Businesses today are aware of the huge responsibility that comes with protecting customer data. When that data becomes compromised, it puts a business's entire reputation at risk. Since launching my startup Due I've had to learn what it's like to store a lot of secure data. We do everything in our power to keep our customers data secure.

However, even with all of that careful preparation, there are some areas businesses like ourselves tend to neglect. Those areas leave security holes that can disrupt an entire business's trajectory. Here are five major security holes CIOs should know about before it's too late.

Unsecured Mobile Devices

Employees no longer work solely from desktop PCs, connected in an office environment. Instead businesses now issue mobile devices to employees, which they then carry with them almost everywhere they go. Businesses must invest in technology to keep those devices safe within a network environment, as well as train employees to use work-connected smartphones and tablets responsibly. By setting up remote wipe capabilities and turning on the "find my device" GPS feature on each smartphone and tablet, businesses can ensure that if a piece of equipment is misplaced, its data will remain safe from prying eyes.

Transferring Legal Documents

Every year millions of companies face lawsuits. In every matter of litigation a company may be obliged to produce thousands, sometimes millions, of documents requested by the opposing party during in a process known as discovery. Alarmingly, the collection and exchange of documents during discovery is routinely carried out without any level of security. For many companies the crown jewels are being loosely thrown around without encryption--easy targets for competitors, criminals, and prying eyes.

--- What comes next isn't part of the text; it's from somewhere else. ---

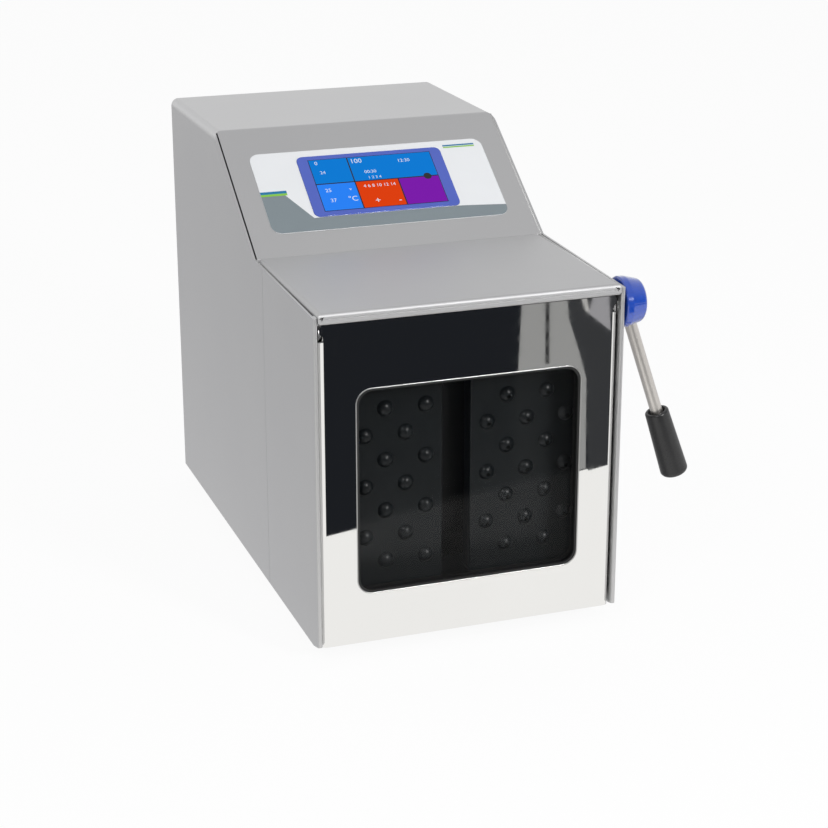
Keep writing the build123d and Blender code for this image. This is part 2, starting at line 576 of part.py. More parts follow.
def lever_grip():
    """Moulded grip, wider towards its rounded end, with a dished collar round the rod."""
    r0, r1 = GRIP_TOP_D / 2, GRIP_END_D / 2
    side = [(0, 0), (r0, 0), (r1, GRIP_L), (0, GRIP_L)]
    face = make_face(Polyline(*side, close=True))
    face = rounded_at(face, [(r1, GRIP_L)], GRIP_ROUND)
    face = rounded_at(face, [(r0, 0)], 1.4)
    grip = revolve(Plane.XZ * face, Axis.Z)
    dish = Cone(r0 - 2.2, LEVER_ROD_D / 2 + 0.6, GRIP_RECESS)
    grip -= Pos(0, 0, GRIP_RECESS / 2) * dish
    bore = Pos(0, 0, GRIP_DEPTH / 2) * Cylinder(LEVER_ROD_D / 2, GRIP_DEPTH)
    return LEVER * Pos(0, 0, LEVER_OUT) * (grip - bore)


# ---------------------------------------------------------------- chamber
def chamber_liner():
    outer = block(-LINER_W / 2, LINER_W / 2, LINER_Y0, BULKHEAD_Y, LINER_Z, LINER_TOP)
    outer = fillet(outer.edges().filter_by(Axis.Y), 5)
    t = LINER_T
    inner = block(-LINER_W / 2 + t, LINER_W / 2 - t, LINER_Y0 - 1, BULKHEAD_Y + 1, LINER_Z + t, LINER_TOP - t)
    return outer - fillet(inner.edges().filter_by(Axis.Y), 5 - t)


def bulkhead():
    half = INSIDE - FIT / 2
    back = BULKHEAD_Y + BULKHEAD_FLANGE
    wall = block(-half, half, BULKHEAD_Y, back, BASE_TOP, BULKHEAD_TOP)
    wall -= block(-half + SHEET, half - SHEET, BULKHEAD_Y + BULKHEAD_T, back + 1, BASE_TOP + BULKHEAD_T,
                  BULKHEAD_TOP + 1)
    cut = INSIDE - SHEET - FIT
    wall -= both_sides(block(cut, HALF_W, BULKHEAD_Y - 1, back + 1, 0, BASE_TOP + BASE_FLANGE + FIT))
    for side in (-1, 1):
        wall -= bar_y(PUSH_ROD_D / 2 + 2, BULKHEAD_Y - 1, back, side * PADDLE_X, PADDLE_MID_Z)
    return wall


def centre_guard():
    """Folded guard plate on the bulkhead, behind the gap between the paddles."""
    half = GUARD_W / 2
    guard = block(-half, half, GUARD_Y, BULKHEAD_Y, GUARD_Z0, GUARD_Z1)
    hollow = block(-half + LINER_T, half - LINER_T, GUARD_Y + LINER_T, BULKHEAD_Y + 1,
                   GUARD_Z0 + LINER_T, GUARD_Z1 + 1)
    guard = fillet(guard.edges().filter_by(Axis.Z).group_by(Axis.Y)[0], 2.5)
    return guard - hollow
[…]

A simple way to solve this problem is by centralizing document collection and dissemination. Through the use of a secure portal like Logikcull, a business can protect its legal documents while also streamlining the entire process of discovery. The platform automates the process of discovery--with safeguards placed to protect a company's data at every phase in the process.

External Hard Drives

While cloud technology has mostly replaced the need for external hard drives, many of them still exist. Some are still in use, but many are shoved into drawers and pockets of briefcases, having long been forgotten about. The problem with these relics is that they may still contain sensitive data about a business's clients. It's important for businesses to confiscate any external drives and make sure they're both password protected and encrypted or, better yet, replaced with a cloud-based alternative. For example, even with my secure VPS hosting company, we use SSD and cloud servers to store all the information

Unpatched Systems

Whether a business is operating with an on-site server infrastructure or one that is cloud-based, over time it can become vulnerable to a security breach. This is primarily true if a business isn't regularly patching systems. Server operating systems should be set to automatically grab the latest security patches from Microsoft. In addition to server safety, businesses should ensure that each piece of software they use is regularly being patched, especially if the software is being used to transmit sensitive customer data. CIOs should actively research threats and work to protect a business's servers against them.

Risky Employee Behavior

Employees remain the biggest threat to a business's systems. Workers who create weak passwords or leave them taped to computer monitors put an organization at risk. We've even seen problems with employees that are telecommuting into work as well. CIOs should include employee education as part of the work they do to protect their systems. This includes educating employees on the importance of avoiding clicking on suspicious links in email. Employees should also be trained to safeguard customer information by sending items securely and entering information directly into the computer rather than writing it down on a piece of paper.

Businesses trust their CIOs to keep their systems safe. But there are several areas in which organizations leave themselves vulnerable on a daily basis. By being aware of these issues and working to prevent them, CIOs can protect their organizations from problems.